#### [Exercise directions]
Print the lines of the data, starting with the first, up to and including the line where "level at zero." appears.
### Information provided ###
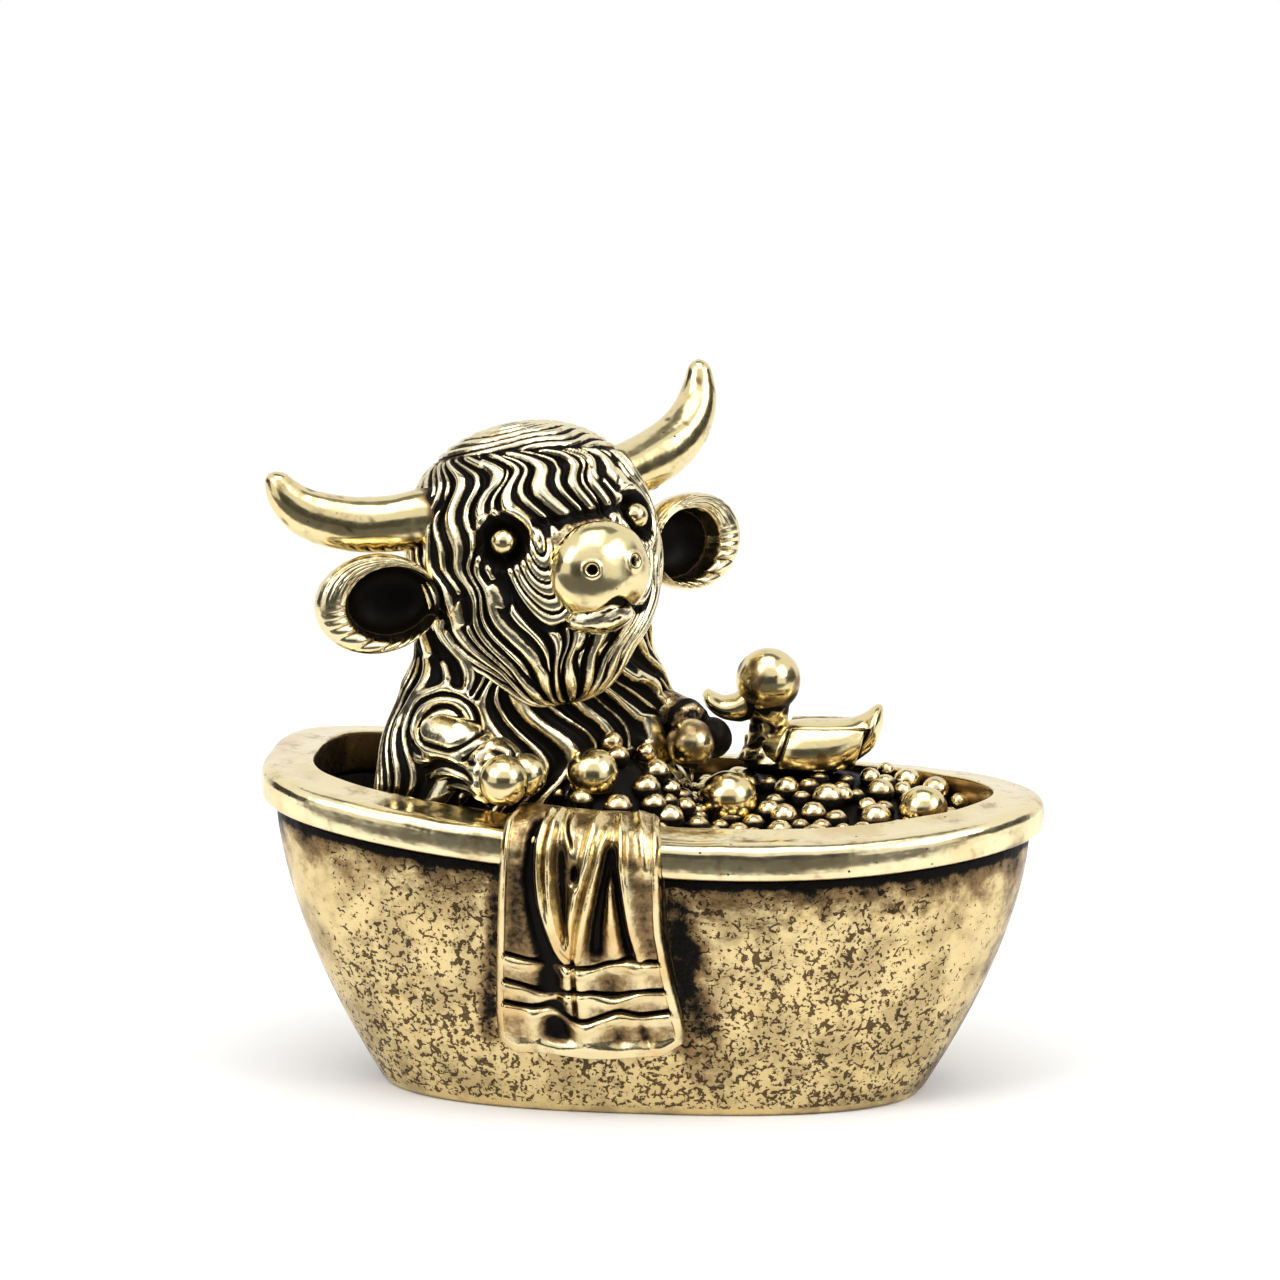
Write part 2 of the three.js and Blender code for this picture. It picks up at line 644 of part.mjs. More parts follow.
// A foreleg runs from inside the shoulder to the wrist, in the cow's frame.
function foreleg(side, { spread, ahead, lift }, grow) {
  const curve = new THREE.QuadraticBezierCurve3(
    new THREE.Vector3(side * SHOULDER_SPREAD, 0, SHOULDER_LIFT),
    new THREE.Vector3(side * Math.max(SHOULDER_SPREAD, spread), -ahead / 2, lift),
    new THREE.Vector3(side * spread, -ahead, lift),
  );
  const radiusAt = (share) =>
    lerp(FORELEG_RADIUS, WRIST_RADIUS, share) * (1 - SHOULDER_ROUNDING * (1 - share) ** 12);
  return taperedTube(curve, radiusAt, grow, 6);
}

// A cloven hoof: two toes side by side, joined where they meet.
function hoof(side, { spread, ahead, lift }, grow) {
  const toes = [-1, 1].map((toe) => {
    const size = [TOE_WIDTH, HOOF_LENGTH, HOOF_HEIGHT].map((full) => full + 2 * grow);
    return ellipsoid(...size).translate((toe * TOE_SPACING) / 2, 0, 0);
  });
  return join(...toes).translate(side * spread, -ahead - HOOF_LENGTH / 4, lift);
}

// Duck, in its own frame with the foam's level at zero.

// Section of the body at a share of its length, from the breast to the upturned tail.
function duckSection(share, grow) {
  const round = Math.sin(Math.PI * share);
  const tip = share ** 6;
  const back = DUCK_HEIGHT * Math.sin(Math.PI * lerp(0.2, 0.86, share)) ** 0.8;
  const top = lerp(back, DUCK_TAIL_HEIGHT, tip) + grow;
  const tailFloor = DUCK_TAIL_HEIGHT - DUCK_TAIL_THICKNESS;
  const keel = lerp(-DUCK_DRAUGHT * round ** 0.5, tailFloor, share ** 3) - grow;
  const halfWidth = (DUCK_WIDTH / 2) * round ** 0.6 + grow;
  return anglesRound(FINE_FACETS).map((angle) => {
    const x = (share - 0.5) * (DUCK_LENGTH + 2 * grow);
    return new THREE.Vector3(x, halfWidth * Math.cos(angle), lerp(keel, top, 0.5 + Math.sin(angle) / 2));
  });
}

function duckHull(grow) {
  const shares = [0.02, 0.08, 0.18, 0.32, 0.48, 0.64, 0.78, 0.88, 0.95, 0.99];
  return skin(shares.map((share) => duckSection(share, grow)));
}

function duckNeck(grow) {
  const bottom = DUCK_HEIGHT / 3;
  const top = DUCK_HEAD_LIFT - DUCK_HEAD_RADIUS / 2;
  const radius = DUCK_NECK_RADIUS + grow;
  const neck = new THREE.CylinderGeometry(radius, radius, top - bottom + 2 * grow, FINE_FACETS);
  return neck.rotateX(Math.PI / 2).translate(-DUCK_HEAD_AHEAD, 0, (top + bottom) / 2);
}

// A wing: a raised panel with round corners, leaning back, on each side of the body.
function duckWings(grow) {
  const length = WING_LENGTH + 2 * grow;
  const height = WING_HEIGHT + 2 * grow;
  const corner = WING_HEIGHT / 3;
  const shape = new THREE.Shape();
  shape.moveTo(corner, 0);
  shape.lineTo(length - corner, 0);
  shape.quadraticCurveTo(length, 0, length, corner);
  shape.lineTo(length + WING_SLANT, height - corner);
  shape.quadraticCurveTo(length + WING_SLANT, height, length - corner, height);
  shape.lineTo(WING_SLANT + corner, height);
  shape.quadraticCurveTo(WING_SLANT, height, WING_SLANT, height - corner);
  shape.lineTo(0, corner);
  shape.quadraticCurveTo(0, 0, corner, 0);
  const depth = DUCK_WIDTH + 2 * WING_RELIEF + 2 * grow;
  const panel = new THREE.ExtrudeGeometry(shape, { depth, bevelEnabled: false, curveSegments: 2 });
  panel.rotateX(Math.PI / 2).translate(-length / 2, depth / 2, WING_LIFT - height / 2);
  return common(panel, duckHull(WING_RELIEF + grow));
}

function duckHeadBall(grow) {
  return ballOf(DUCK_HEAD_RADIUS + grow).translate(-DUCK_HEAD_AHEAD, 0, DUCK_HEAD_LIFT);
}

function duckBill() {
  const bill = ellipsoid(2 * BILL_LENGTH, BILL_WIDTH, BILL_THICKNESS);
  bill.translate(-DUCK_HEAD_RADIUS, 0, 0).rotateY(degToRad(BILL_TILT));
  return bill.translate(-DUCK_HEAD_AHEAD, 0, DUCK_HEAD_LIFT - BILL_DROP);
}

// Towel.

// How far the towel's face stands out at a place across it (-1 to 1) and down it (0 to 1).
function towelRelief(across, down) {
  const crease = Math.cos(Math.PI * TOWEL_FOLDS * (across + 0.25 * down));
  const spread = 1 - down ** 2;
  const folds = TOWEL_FOLD_DEPTH * spread * (crease + 1) * 0.5;
  const side = (1 - Math.abs(across)) * (TOWEL_HEM_WIDTH / 2) < TOWEL_BORDER;
  return folds + (side ? TOWEL_BORDER_RELIEF : 0);
}

// Heights down the towel's front, from the rim's lower edge to the hem, and how deep each lies.
function towelRows() {
  const top = TUB_HEIGHT;
  const plain = [1, 0.9, 0.78, 0.66].map((share) => ({ z: lerp(TOWEL_STRIPES[0], top, share), out: 0 }));
  const stripes = TOWEL_STRIPES.flatMap((z) => [
    { z: z + TOWEL_STRIPE_WIDTH / 2, out: 0 },
    { z, out: -TOWEL_STRIPE_DEPTH },
    { z: z - TOWEL_STRIPE_WIDTH / 2, out: 0 },
  ]);
  const border = [
    { z: TOWEL_HEM_LIFT + TOWEL_BORDER, out: TOWEL_BORDER_RELIEF },
    { z: TOWEL_HEM_LIFT, out: TOWEL_BORDER_RELIEF },
  ];
  return [...plain, ...stripes, ...border];
}

// One slice of the towel from its tuck inside the rim, over the rim and down the wall to the hem, and
// back up inside the metal that the towel is later cut to fit.
function towelSlice(across, grow) {
  const rows = towelRows();
  const thick = TOWEL_THICKNESS + TOWEL_GAP + grow;
  const halfWidthAt = (down) => lerp(TOWEL_TOP_WIDTH, TOWEL_HEM_WIDTH, down) / 2 + grow;
  const overRim = (inset, height) => {
    const x = TOWEL_X + across * halfWidthAt(0);
    const y = frontOf(x, RIM_LENGTH - 2 * inset, RIM_WIDTH - 2 * inset, 1);
    return new THREE.Vector3(x, y, topEdge(x) + SEAT_GAP + height);
  };
  const onWall = (z, out) => {
    const down = (TUB_HEIGHT - z) / (TUB_HEIGHT - TOWEL_HEM_LIFT);
    const x = TOWEL_X + across * halfWidthAt(down);
    const hang = Math.max(0, inverseLerp(TOWEL_STRIPES[0], TUB_HEIGHT, z)) * (RIM_WIDTH - TUB_WIDTH) / 2;
    return new THREE.Vector3(x, frontOf(x, ...wallSize(z / TUB_HEIGHT, 0)) - out - hang, z);
  };
  const relief = towelRelief(across, 0);
  const front = rows.map(({ z, out }) => {
    const down = (TUB_HEIGHT - z) / (TUB_HEIGHT - TOWEL_HEM_LIFT);
    return onWall(z, thick + out + towelRelief(across, down));
  });
  const over = [
    overRim(RIM_BAND - 2 * TOWEL_GAP, RIM_HEIGHT - TOWEL_TUCK - grow),
    overRim(RIM_BAND + thick, RIM_HEIGHT - TOWEL_TUCK - grow),
    overRim(RIM_BAND + thick * 0.9, RIM_HEIGHT + thick / 2),
    overRim(RIM_BAND * 0.75, RIM_HEIGHT + thick + relief / 3),
    overRim(RIM_SHOULDER * 0.7, RIM_HEIGHT - RIM_CROWN_DROP + thick + relief / 2),
    overRim(-thick * 0.6 - relief, RIM_HEIGHT - RIM_SHOULDER / 2 + thick / 2),
    overRim(-thick - relief, RIM_HEIGHT - RIM_SHOULDER),
  ];
  const shares = [0, 0.4, 0.8];
  const back = shares.map((share) => onWall(lerp(TOWEL_HEM_LIFT, TUB_HEIGHT, share), -4 * TOWEL_GAP));
  return [...over, ...front, ...back];
}

function towelBlank(grow) {
  const slices = 16;
  return slab(Array.from({ length: slices + 1 }, (_, k) => towelSlice((2 * k) / slices - 1, grow)));
}

// Assembly.

const ornament = new THREE.Group();

function groupAt(parent, x, y, z) {
  const group = new THREE.Group();
  group.position.set(x, y, z);
  parent.add(group);
  return group;
}

const cow = groupAt(ornament, COW_X, COW_Y, FOAM_LEVEL);
cow.rotation.z = degToRad(COW_TURN);
const head = groupAt(cow, 0, 0, HEAD_LIFT);
head.rotation.set(degToRad(-HEAD_NOD), degToRad(-HEAD_ROLL), 0);
const duck = groupAt(ornament, DUCK_X, DUCK_Y, FOAM_LEVEL + DUCK_RISE);
duck.rotation.z = degToRad(DUCK_TURN);
ornament.updateMatrixWorld(true);

// A geometry taken from one group's frame to another's.
function carried(geometry, from, to) {
  const matrix = to.matrixWorld.clone().invert().multiply(from.matrixWorld);
  return geometry.clone().applyMatrix4(matrix);
}

function addPart(group, name, geometry, finish) {
  const mesh = new THREE.Mesh(geometry, new THREE.MeshStandardMaterial(finish));
  geometry.computeVertexNormals();
  mesh.name = name;
  group.add(mesh);
}

const SIDES = [
  { name: "left", side: 1, hornSize: LEFT_HORN, earReach: LEFT_EAR_REACH, reach: LEFT_REACH },
  { name: "right", side: -1, hornSize: RIGHT_HORN, earReach: RIGHT_EAR_REACH, reach: RIGHT_REACH },
];

const LARGE_BUBBLES = [CHEST_BUBBLE, MIDDLE_BUBBLE, FAR_BUBBLE];

// What the head is cut by, and what the trunk and the foam are cut by, each with its clearance.
const headSeats = SIDES.flatMap(({ side, hornSize, earReach }) => [
  horn(side, hornSize, SEAT_GAP),
  earForm(side, earReach, -SEAT_GAP, 0),
  socket(side),
]);
const headRoom = carried(headRoomBall(SEAT_GAP), head, cow);
const legRooms = SIDES.map(({ side, reach }) => foreleg(side, reach, SEAT_GAP));
const hoofRooms = SIDES.map(({ side, reach }) => hoof(side, reach, SEAT_GAP));
const cowRooms = [trunkRoom(SEAT_GAP), ...legRooms, ...hoofRooms];
const duckRooms = [duckHull, duckWings, duckNeck, duckHeadBall].map((form) => form(SEAT_GAP));
const bubbleRooms = LARGE_BUBBLES.map((bubble) => largeBubble(bubble, SEAT_GAP));
const edgeRooms = [rimHoop(SEAT_GAP), towelBlank(SEAT_GAP)];

addPart(ornament, "tub", tubShell(), satin);
addPart(ornament, "tub_rim", rimHoop(0), polished);
addPart(ornament, "towel", cut(towelBlank(0), tubOutside(TOWEL_GAP), rimHoop(TOWEL_GAP)), antiqued);

const foamPlate = foamWell(SEAT_GAP, FOAM_LEVEL - FOAM_THICKNESS, FOAM_LEVEL);
const foamRoom = foamWell(SEAT_GAP, FOAM_LEVEL - FOAM_THICKNESS, 2 * FOAM_LEVEL);
const foam = cut(
  common(join(foamPlate, ...HEAPS.map(foamHeap), ...smallBubbles()), foamRoom),
  ...cowRooms.map((room) => carried(room, cow, ornament)),
  ...duckRooms.map((room) => carried(room, duck, ornament)),
  ...bubbleRooms,
  ...edgeRooms,
);
addPart(ornament, "foam", foam, antiqued);

LARGE_BUBBLES.forEach((bubble, k) => {
  const rooms = cowRooms.map((room) => carried(room, cow, ornament));
  addPart(ornament, `bubble_${k + 1}`, cut(largeBubble(bubble, 0), ...rooms, ...edgeRooms), polished);
});

addPart(cow, "cow_trunk", cut(trunkHair(), headRoom, ...legRooms, ...hoofRooms), antiqued);
const headRooms = [...headSeats, muzzleBall(SEAT_GAP), lipBall(SEAT_GAP)];
addPart(head, "cow_head", cut(headHair(), ...headRooms), antiqued);
addPart(head, "cow_muzzle", muzzle(), polished);
addPart(head, "cow_lower_lip", cut(lipBall(0), muzzleBall(SEAT_GAP)), polished);

SIDES.forEach(({ name, side, hornSize, earReach, reach }) => {
  const edges = edgeRooms.map((room) => carried(room, ornament, cow));
  const hoofSolid = cut(hoof(side, reach, 0), ...edges);
  const legSolid = cut(foreleg(side, reach, 0), hoof(side, reach, SEAT_GAP), headRoom, ...edges);
  addPart(head, `horn_${name}`, horn(side, hornSize, 0), polished);
  addPart(head, `ear_${name}`, ear(side, earReach), antiqued);
  addPart(head, `eye_${name}`, eyeBall(side), polished);
  addPart(cow, `foreleg_${name}`, legSolid, antiqued);
  addPart(cow, `hoof_${name}`, hoofSolid, polished);
});

const duckBody = join(duckHull(0), duckWings(0), duckNeck(0));
addPart(duck, "duck_body", cut(duckBody, duckHeadBall(SEAT_GAP)), polished);
addPart(duck, "duck_head", duckHeadBall(0), polished);
addPart(duck, "duck_bill", cut(duckBill(), duckHeadBall(SEAT_GAP)), polished);

export default ornament;
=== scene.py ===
"""Dresses the antiqued brass ornament: a long-haired cow that sits in a bathtub full of foam.

Lengths are in millimetres in the shape code and become metres where a mesh is written. The frame is the
CAD model's: +X along the tub away from the cow, -Y the side that the towel hangs on, +Z up, with the
origin in the middle of the flat foot.
"""
import logging
from dataclasses import dataclass
from enum import Enum

import bpy
import numpy as np
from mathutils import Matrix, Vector


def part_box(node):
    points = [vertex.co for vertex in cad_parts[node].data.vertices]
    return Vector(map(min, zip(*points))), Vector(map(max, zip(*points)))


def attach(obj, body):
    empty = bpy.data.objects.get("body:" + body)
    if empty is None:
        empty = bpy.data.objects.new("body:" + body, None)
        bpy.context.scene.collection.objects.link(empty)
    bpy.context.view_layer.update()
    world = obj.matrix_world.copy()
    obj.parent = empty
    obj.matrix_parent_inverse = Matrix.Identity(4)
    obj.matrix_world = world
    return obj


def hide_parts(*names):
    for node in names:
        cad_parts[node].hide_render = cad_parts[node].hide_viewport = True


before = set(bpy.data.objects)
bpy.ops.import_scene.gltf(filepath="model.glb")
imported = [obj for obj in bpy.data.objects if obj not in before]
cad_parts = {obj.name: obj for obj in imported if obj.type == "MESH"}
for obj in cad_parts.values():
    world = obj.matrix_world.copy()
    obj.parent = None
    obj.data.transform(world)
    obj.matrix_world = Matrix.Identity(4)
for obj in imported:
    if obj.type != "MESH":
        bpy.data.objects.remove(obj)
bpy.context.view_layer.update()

LOG = logging.getLogger("bath_cow")
Array = np.ndarray
Colour = tuple[float, float, float]
Place = tuple[float, float, float]
Socket = bpy.types.NodeSocket
Value = Socket | float
MM = 0.001
BODY = "root"


# Numbers on grids.


def smooth(low: float, high: float, value: Array) -> Array:
    """Rises smoothly from 0 at low to 1 at high, as 3 t squared minus 2 t cubed."""
    share = np.clip((value - low) / (high - low), 0.0, 1.0)
    return share * share * (3.0 - 2.0 * share)


def mound(distance: Array, reach: float) -> Array:
    """Falls from 1 to 0 with distance, as e to the power of minus distance over reach squared."""
    return np.exp(-((distance / reach) ** 2))


def mix(first: Array, second: Array, share: Array) -> Array:
    """The weighted mean of two values: all of the first at share 0, all of the second at 1."""
    return first * (1.0 - share) + second * share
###
#### [Task response]
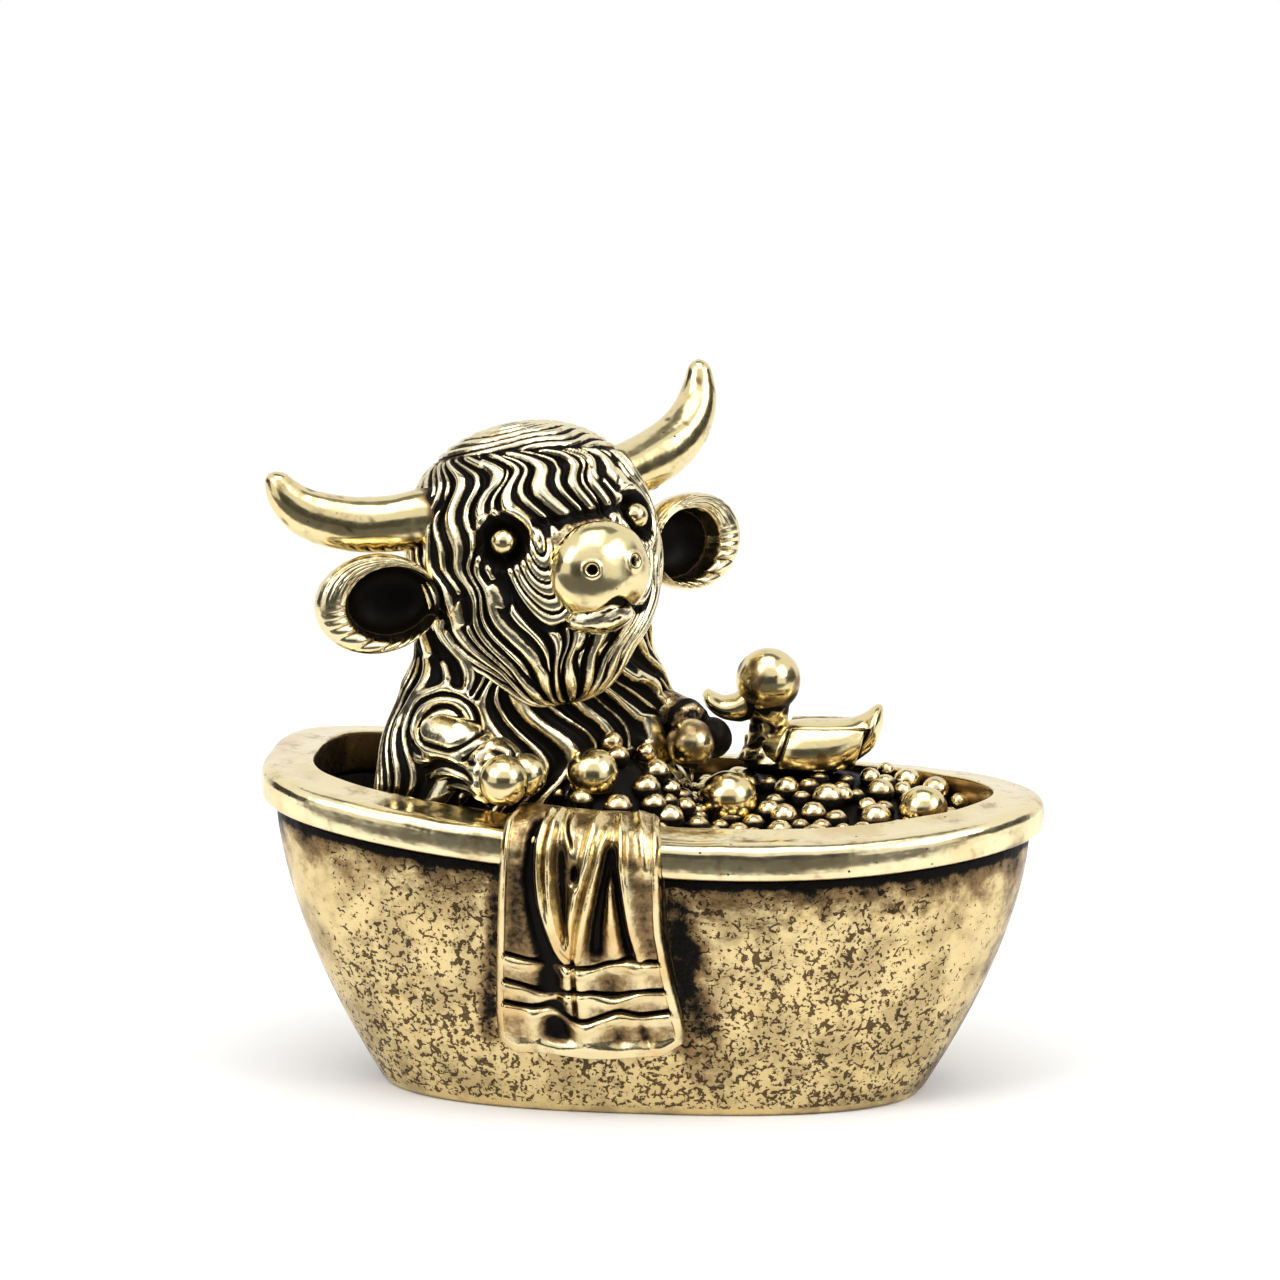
Write part 2 of the three.js and Blender code for this picture. It picks up at line 644 of part.mjs. More parts follow.
// A foreleg runs from inside the shoulder to the wrist, in the cow's frame.
function foreleg(side, { spread, ahead, lift }, grow) {
  const curve = new THREE.QuadraticBezierCurve3(
    new THREE.Vector3(side * SHOULDER_SPREAD, 0, SHOULDER_LIFT),
    new THREE.Vector3(side * Math.max(SHOULDER_SPREAD, spread), -ahead / 2, lift),
    new THREE.Vector3(side * spread, -ahead, lift),
  );
  const radiusAt = (share) =>
    lerp(FORELEG_RADIUS, WRIST_RADIUS, share) * (1 - SHOULDER_ROUNDING * (1 - share) ** 12);
  return taperedTube(curve, radiusAt, grow, 6);
}

// A cloven hoof: two toes side by side, joined where they meet.
function hoof(side, { spread, ahead, lift }, grow) {
  const toes = [-1, 1].map((toe) => {
    const size = [TOE_WIDTH, HOOF_LENGTH, HOOF_HEIGHT].map((full) => full + 2 * grow);
    return ellipsoid(...size).translate((toe * TOE_SPACING) / 2, 0, 0);
  });
  return join(...toes).translate(side * spread, -ahead - HOOF_LENGTH / 4, lift);
}

// Duck, in its own frame with the foam's level at zero.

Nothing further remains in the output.